In Frankfurt am Main ereilte ihn sein Schicksal, als er gerade im Bahnwagen unter seinen Waffenbrüdern sass und mit ihnen im Chor Soldatenlieder sang. Sie waren gerade beim "Gloria Viktoria!" angelangt, als die rauhe Kompagniemutter die Wagentür aufriss und den Liechtensteiner Krieger herausholte. Auf dem Bahnsteig wurde ihm der Befehl der Vaduzer Regierung vorgelegt, die Erledigung der deutschen Militärbehörde bekanntgegeben und sodann seine Neutralisierung vorgenommen – er musste Wehr und Waffen abgeben und wurde so seinem Vaterland erhalten; unter allgemeinem Bedauern und grossem Hallo schied er von seinen Kameraden. [5]

______________

[1] Illustrierte Kronen-Zeitung, Nr. 5573, 7.7.1915, S. 1 (Karikatur) und S. 9f. (Kommentar). Ein Exemplar der Zeitung in LI LA SF 01/1915/046. Die Zeitung wurde der Regierung von Gottlieb Kron, Sektionsrat in der fürstlichen Hofkanzlei, übersandt (LI LA SF 01/1915/046, Kron an Leopold von Imhof, 8.7.1915).
[2] Das Titelbild zeigt über der Bildunterschrift "Er darf nicht an die Front. Weil er Liechtensteiner ist" einen auf dem Bahnsteig vor einem abfahrbereiten Zug stehenden Soldaten, dem von Offizieren befohlen wird, seine Ausrüstung abzugeben.
[3] Hohenliechtenstein: Im 18. Jahrhundert verwendete Bezeichnung für Schloss Vaduz.
[4] Es handelt sich um die etwas dramatisierte Schilderung der Geschichte von Albert Vogt aus Balzers. Dieser hatte seinen Angehörigen am 7.8.1914 mit einer Feldpostkarte mitgeteilt, dass er in Freiburg i.Br. zum Soldaten ausgebildet werde. In drei Wochen gehe es "auf das Schlachtfeld" (LI LA RE 1914/2539 ad 2131/2291). Der Vormund des verwaisten, noch minderjährigen Vogt bat darauf die Regierung um eine Intervention.

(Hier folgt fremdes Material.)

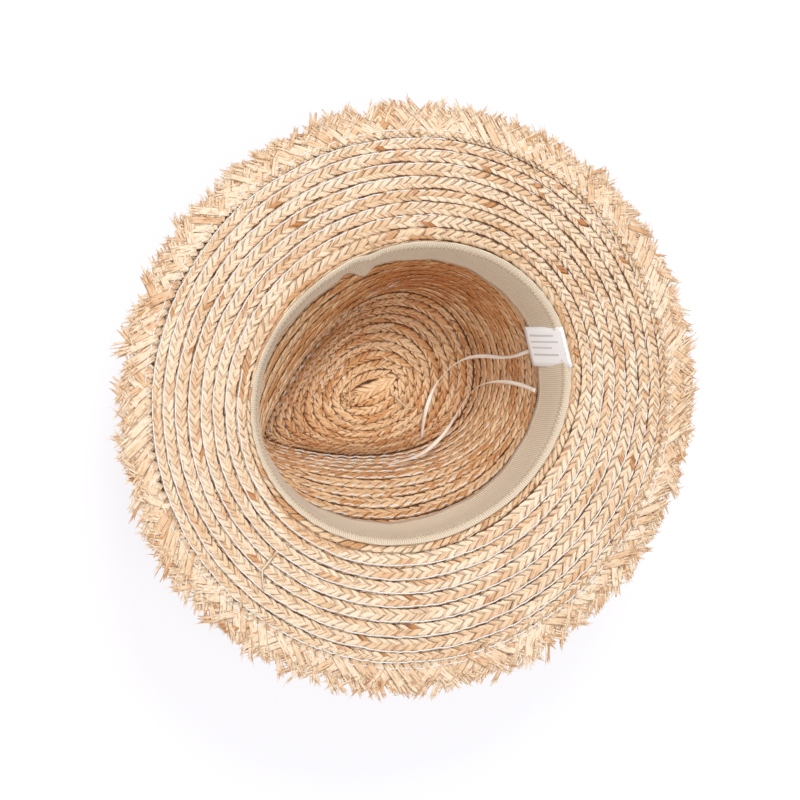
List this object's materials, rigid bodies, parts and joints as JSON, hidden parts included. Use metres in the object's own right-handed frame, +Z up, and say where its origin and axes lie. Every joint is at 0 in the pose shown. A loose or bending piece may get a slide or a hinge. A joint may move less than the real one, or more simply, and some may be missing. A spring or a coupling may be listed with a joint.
{
  "type": "straw sun hat",
  "caption": "Raffia sun hat lying on its crown: spiral braid, dented teardrop tip, flat brim with a frayed lattice edge, ribbed sweatband, drawstring and tag.",
  "frame": {"origin": "on the surface the hat lies on, under the middle of the brim", "axes": "+Z up out of the head opening, away from the crown; +Y towards the back, where the label and the drawstring's ends are; -Y towards the pinched front"},
  "size_m": [0.339, 0.347, 0.1086],
  "materials": {
    "raffia": "matt natural straw, woven in slanted strands",
    "seam_thread": "white twisted sewing thread",
    "grosgrain": "beige ribbed grosgrain ribbon",
    "band_thread": "beige polyester sewing thread",
    "satin_ribbon": "narrow off-white satin ribbon",
    "label_satin": "white printed satin"
  },
  "bodies": {
    "root": {"tip_centre_knot": "raffia", "crown_tip_braid": "raffia", "crown_side_braid": "raffia", "brim_braid": "raffia", "edge_lattice": "raffia", "edge_fringe": "raffia", "tip_seam_thread": "seam_thread", "side_seam_thread": "seam_thread", "brim_seam_thread": "seam_thread", "edge_seam_thread": "seam_thread", "sweatband": "grosgrain", "sweatband_back_seam": "band_thread", "sweatband_channel_stitching": "band_thread", "sweatband_edge_stitching": "band_thread", "drawstring_loop": "satin_ribbon", "drawstring_tail_left": "satin_ribbon", "drawstring_tail_right": "satin_ribbon", "care_label": "label_satin", "label_stitching": "seam_thread"}
  },
  "joints": []
}
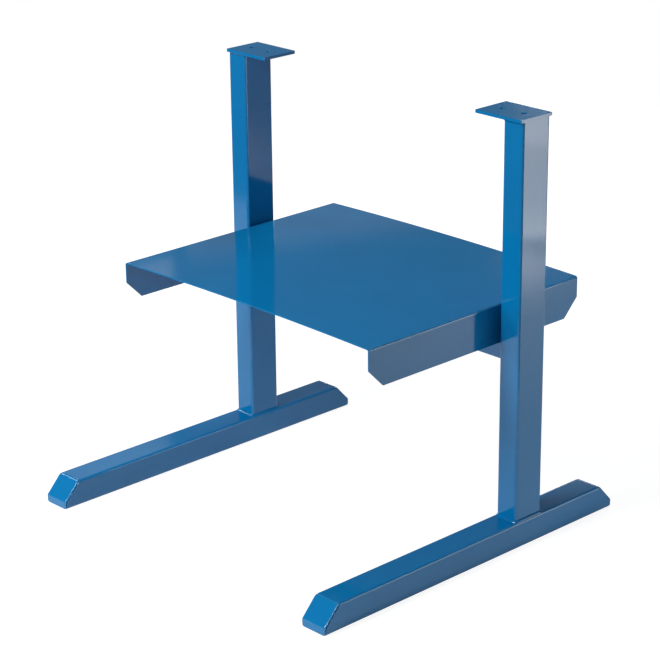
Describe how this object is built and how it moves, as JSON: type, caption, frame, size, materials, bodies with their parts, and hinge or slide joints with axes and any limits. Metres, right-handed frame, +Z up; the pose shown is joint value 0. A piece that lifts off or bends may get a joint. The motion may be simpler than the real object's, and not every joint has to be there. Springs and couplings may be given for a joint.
{
  "type": "paper cutter stand",
  "caption": "Floor stand for a paper cutter: welded T legs with drilled top plates, joined by a folded steel shelf and a cross tube.",
  "frame": {"origin": "on the floor under the middle of the stand's bounding box", "axes": "+X from the left leg to the right leg as seen from the front, +Y along the feet towards the rear, where the posts stand, +Z up"},
  "size_m": [0.672, 0.65, 0.7],
  "materials": {
    "powder_coat": "semi-gloss blue powder coat",
    "coated_weld": "blue powder coat over a weld bead",
    "zinc_plate": "bright zinc plated steel"
  },
  "bodies": {
    "root": {"left_foot_tube": "powder_coat", "right_foot_tube": "powder_coat", "left_front_end_plate": "powder_coat", "left_rear_end_plate": "powder_coat", "right_front_end_plate": "powder_coat", "right_rear_end_plate": "powder_coat", "left_post": "powder_coat", "right_post": "powder_coat", "left_top_plate": "powder_coat", "right_top_plate": "powder_coat", "left_post_base_weld": "coated_weld", "right_post_base_weld": "coated_weld", "left_plate_weld": "coated_weld", "right_plate_weld": "coated_weld", "shelf_tray": "powder_coat", "cross_tube": "powder_coat", "left_bracket_plate": "powder_coat", "right_bracket_plate": "powder_coat", "cross_tube_welds": "coated_weld", "shelf_bolts": "zinc_plate", "shelf_washers": "zinc_plate", "rivet_nuts": "zinc_plate"}
  },
  "joints": []
}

Diese ersuchte am 24.8.1914 das österreichisch-ungarische Konsulat in Karlsruhe, "wenn tunlich wegen der Bewirkung der Rückkehr des Albert Vogt in seine Heimat das Nötige veranlassen zu wollen" (LI LA RE 1914/2539 ad 2131/2291). Vogt wurde aufgrund dieser Intervention am 18.9.1914 aus der deutschen Armee entlassen (LI LA RE 1914/2539 ad 2131/2291, Leutnant Leinweber an den Civilvorsitzenden der Ersatzcommission des Aushebungsbezirks Freiburg i.B., 18.9.1914).
[5] Landesverweser Leopold von Imhof informierte Gottlieb Kron und die Kronen-Zeitung über den tatsächlichen Ablauf der Ereignisse. Dabei stellte er klar, dass die Intervention der Regierung nur auf Wunsch der Angehörigen Vogts erfolgt sei. Von einem Befehl der Regierung oder einer Berufung auf die liechtensteinische Neutralität könne keine Rede sein. Im Schreiben an Kron wies er zudem darauf hin, dass sich mehrere Liechtensteiner freiwillig zum Kriegsdienst gemeldet hätten und ihnen bescheinigt worden sei, dass dagegen seitens der Regierung "kein Hindernis obwalte" (LI LA SF 01/1915/046, Imhof an Kron sowie an die Kronen-Zeitung, 10.7.1915). Die "Kronen-Zeitung" druckte die Richtigstellung Imhofs in Nr. 5579, 13.7.1915, S. 12 ab (ein Exemplar des Artikels unter LI LA PA 001/0021/05).